Le cofondateur du cabinet, Ramón Fonseca, est un proche du président panaméen Juan Carlos Varela qui l’a nommé «ministre conseiller» lors de son élection en juillet 2014. Il a démissionné le mois dernier.
Un vol de données sans précédent
Pour John Christensen – contacté par Le Temps –, directeur de l’ONG Tax Justice Network, ce vol de données est sans précédent: «C’est l’un des gros poissons du secteur.

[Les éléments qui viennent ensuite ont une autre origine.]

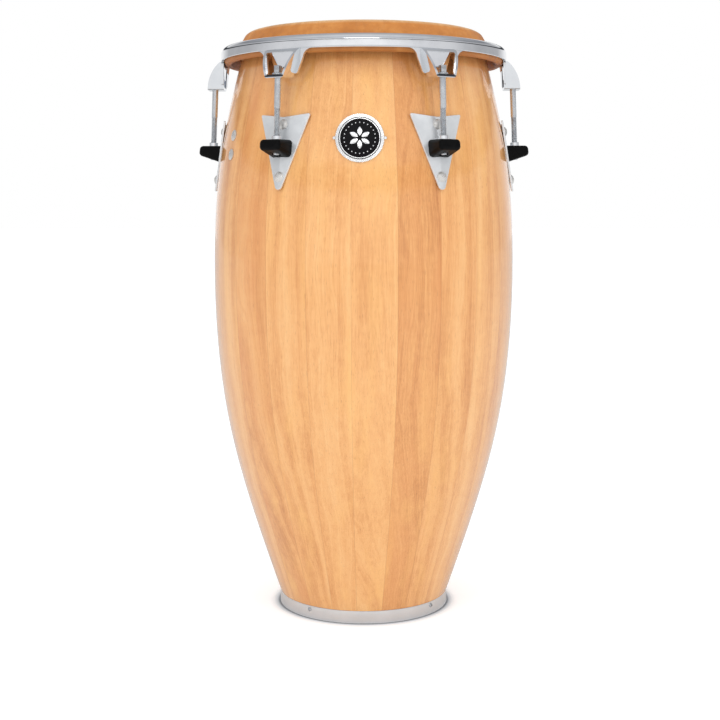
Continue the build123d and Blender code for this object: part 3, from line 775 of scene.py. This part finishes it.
def make_thread_tree():
    """Geometry nodes for a threaded rod along +Z: ridged part, plain shank and an end cap."""
    group, tree, given, out = new_group(
        "threaded_rod",
        [("Low", NUMBER, ROD_LOW), ("Thread Top", NUMBER, THREAD_TOP), ("Neck", NUMBER, ROD_NECK),
         ("Thread Radius", NUMBER, THREAD_RADIUS), ("Shank Radius", NUMBER, SHANK_RADIUS),
         ("Depth", NUMBER, THREAD_DEPTH), ("Pitch", NUMBER, THREAD_PITCH), ("Sides", COUNT, 28),
         ("Rows per Turn", COUNT, 8), ("Thread Finish", FINISH, None), ("Shank Finish", FINISH, None)],
        [("Geometry", GEOMETRY)], "GeometryNodeTree")

    # A flat grid is rolled up: its width goes round the rod, its length along it.
    length = tree.minus(given["Thread Top"], given["Low"])
    turns = tree.math("DIVIDE", length, given["Pitch"])
    rows = tree.math("CEIL", tree.times(turns, given["Rows per Turn"]))
    grid = tree.add("GeometryNodeMeshGrid", 1.0, 1.0, tree.plus(given["Sides"], 1.0), rows)
    place = tree.split(tree.add("GeometryNodeInputPosition"))
    share = tree.plus(place[0], 0.5)
    height = tree.line(tree.plus(place[1], 0.5), length, given["Low"])
    phase = tree.math("FRACT", tree.minus(tree.math("DIVIDE", height, given["Pitch"]), share))
    groove = tree.remap(tree.math("ABSOLUTE", tree.line(phase, 2.0, -1.0)), *THREAD_FLAT)
    fade_from = tree.minus(given["Thread Top"], tree.times(given["Pitch"], RUNOUT_TURNS))
    runout = tree.remap(height, fade_from, given["Thread Top"], 1.0, 0.0)
    crest = tree.remap(height, fade_from, given["Thread Top"], given["Thread Radius"], given["Shank Radius"])
    taper = tree.remap(height, given["Low"], tree.plus(given["Low"], given["Pitch"]), 1.0, 0.0)
    cut = tree.times(given["Depth"], tree.math("MAXIMUM", tree.times(groove, runout), taper))
    radius = tree.minus(crest, cut)
    angle = tree.times(share, 2 * math.pi)
    rolled = tree.add("GeometryNodeSetPosition", grid)
    tree.put(rolled.inputs["Position"], tree.vector(
        tree.times(radius, tree.math("COSINE", angle)), tree.times(radius, tree.math("SINE", angle)), height))
    closed = tree.add("GeometryNodeMergeByDistance", rolled)
    closed.inputs["Distance"].default_value = THREAD_WELD
    thread = tree.add("GeometryNodeSetMaterial", closed, None, given["Thread Finish"])

    circle = tree.add("GeometryNodeCurvePrimitiveCircle", mode="RADIUS")
    tree.put(circle.inputs["Resolution"], given["Sides"])
    tree.put(circle.inputs["Radius"], given["Shank Radius"])
    axis = tree.add("GeometryNodeCurvePrimitiveLine")
    tree.put(axis.inputs["Start"], tree.vector(0.0, 0.0, given["Thread Top"]))
    tree.put(axis.inputs["End"], tree.vector(0.0, 0.0, given["Neck"]))
    tube = tree.add("GeometryNodeCurveToMesh", axis, circle)
    cap = tree.add("GeometryNodeMeshCircle", fill_type="NGON")
    tree.put(cap.inputs["Vertices"], given["Sides"])
    tree.put(cap.inputs["Radius"], tree.minus(given["Thread Radius"], given["Depth"]))
    lowered = tree.add("GeometryNodeTransform", cap)
    tree.put(lowered.inputs["Translation"], tree.vector(0.0, 0.0, given["Low"]))
    shank = tree.add("GeometryNodeSetMaterial", tree.join(tube, lowered), None, given["Shank Finish"])
    tree.put(out["Geometry"], tree.add("GeometryNodeRealizeInstances", tree.join(thread, shank)))
    return group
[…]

Au cours de ses presque 40 ans d’histoire, Mossack Fonseca a été associé à une multitude de criminels pour qui ils confectionnent des structures secrètes et sophistiquées leur permettant de poursuivre leurs activités.»

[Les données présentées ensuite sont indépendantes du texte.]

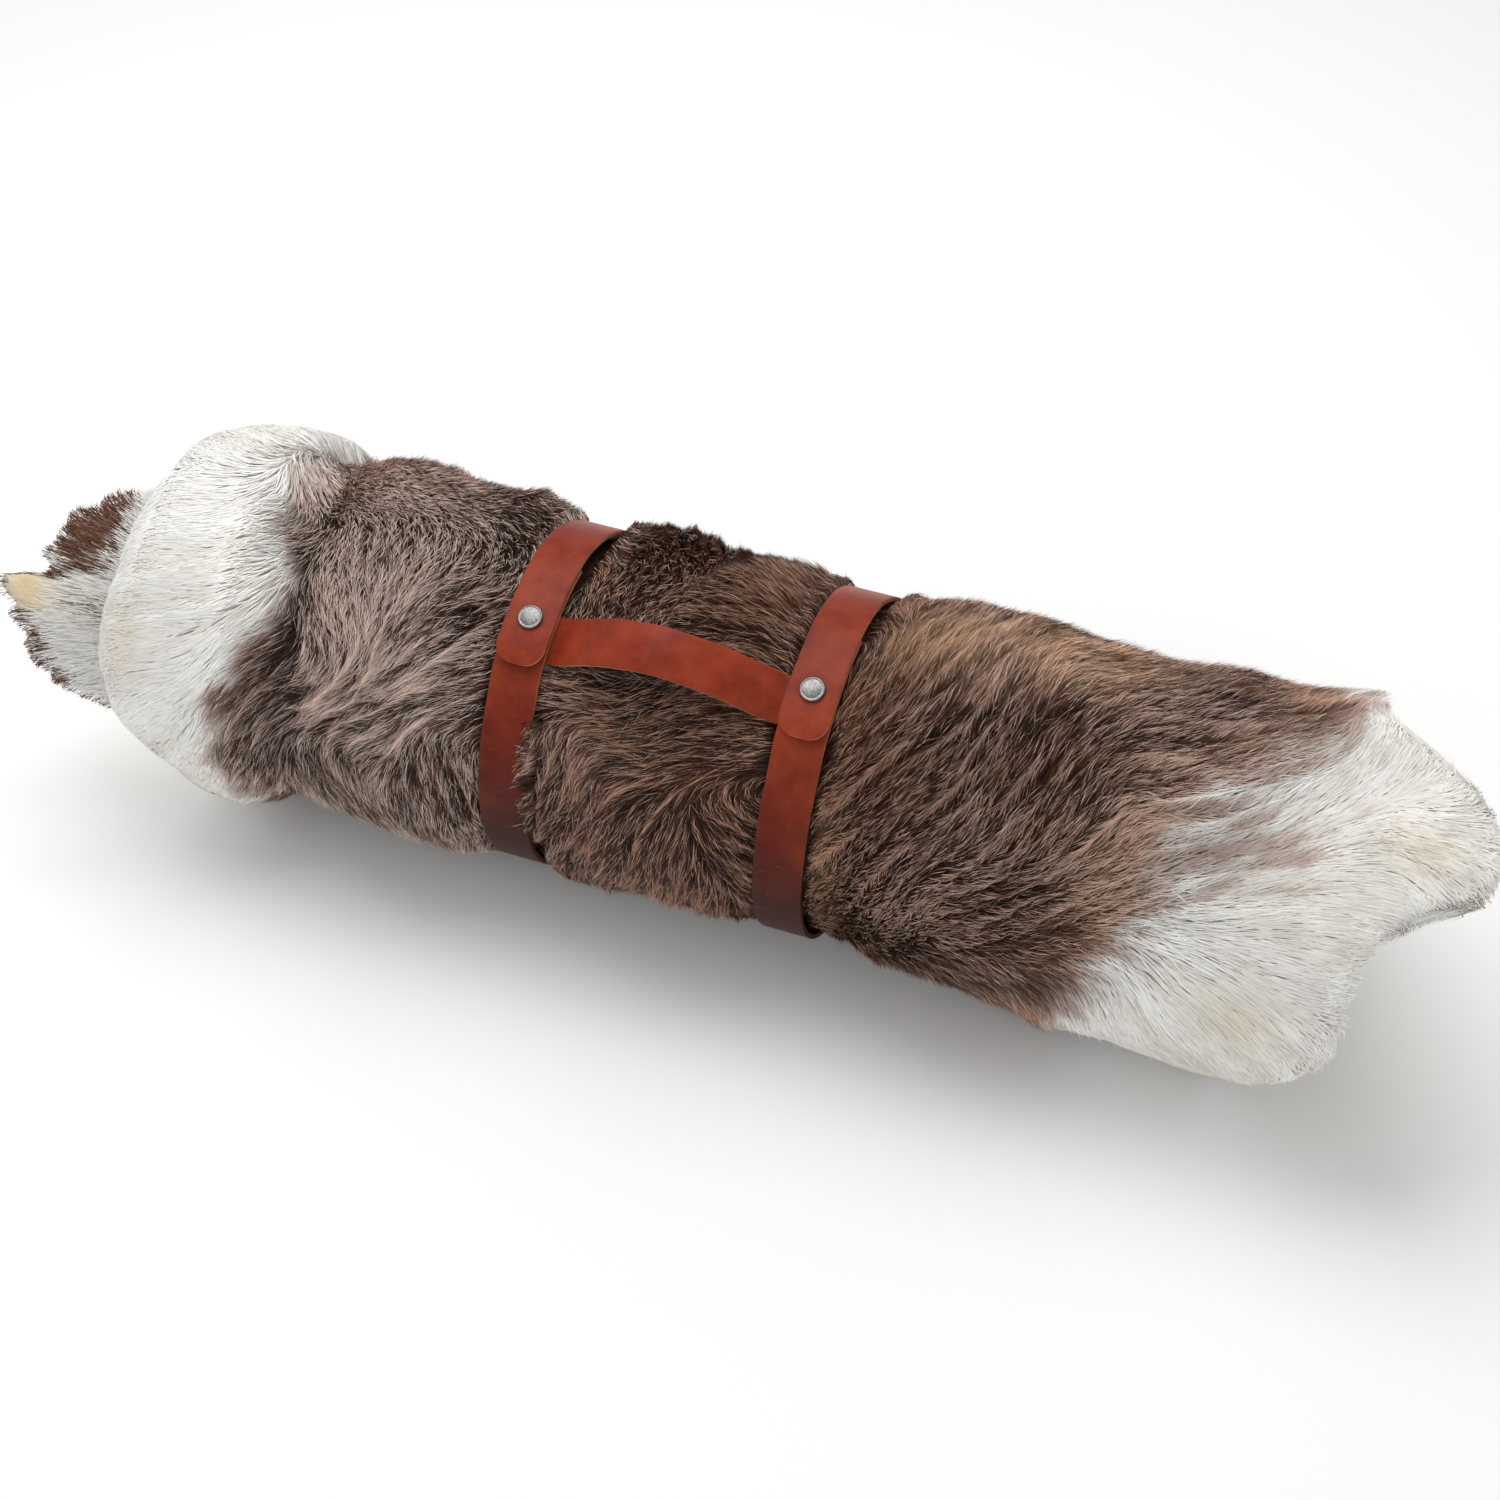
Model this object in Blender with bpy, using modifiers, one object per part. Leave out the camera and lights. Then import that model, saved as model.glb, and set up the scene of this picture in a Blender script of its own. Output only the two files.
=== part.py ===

Vendredi, Mossack Fonseca – par l’intermédiaire de son directeur marketing Carlos Sousa – a envoyé une lettre à tous ses clients reconnaissant avoir été victime d’une «brèche non-autorisée du serveur mail» ayant pour conséquence la «diffusion de l’identité de certains individus et de leurs affaires». Mossack Fonseca a, en outre, rappelé ne jamais avoir été inculpé ou condamné par le passé., comme le relatent des journalistes du consortium d’enquête.
Trou noir fiscal
Le Panama est souvent décrit comme l’un des derniers trous noirs financiers de la planète. Il compte 350 000 sociétés off-shore défiscalisées enregistrées sur son sol. Soit, pour ce pays de moins de 3,9 millions d’habitants, la plus grande densité au monde, juste derrière Hongkong et les Iles vierges britanniques, selon Tax Justice Network. Alors que la Suisse, le Luxembourg ou Singapour se préparent à adopter l’échange automatique d’information, le pays a été placé sur la liste des juridictions non coopératives par l’OCDE après être revenu sur ses engagements.
Pour John Christensen, «le pays tire même une certaine fierté à ne pas coopérer avec les autorités». Il ne tient pas de registre de propriété pour les entreprises, ne fournit pas d’information accessible au public et se refuse à développer son réseau d’échange d’information. «Ces caractéristiques ont fait de lui un terreau fertile pour toutes les activités délictueuses des cols blancs: blanchiment d’argent, fraude, délit d’initié etc.», explique le directeur de l’ONG.
L’économiste panaméen Juan Jované, contacté par Le Temps, n’est guère surpris par les révélations du consortium. Pour lui, le système fiscal actuel «où les riches sont quasiment exonérés d’impôts grâce à la manne financière du canal» n’est pas soutenable. Candidat frustré à l’élection présidentielle de 2014, il déplore la trop grande dépendance de l’économie au secteur offshore: «Nous avons abandonné l’agriculture et l’industrie. Mais un pays ne peut pas reposer exclusivement sur la finance. Ni n’être qu’une autoroute entre deux continents.»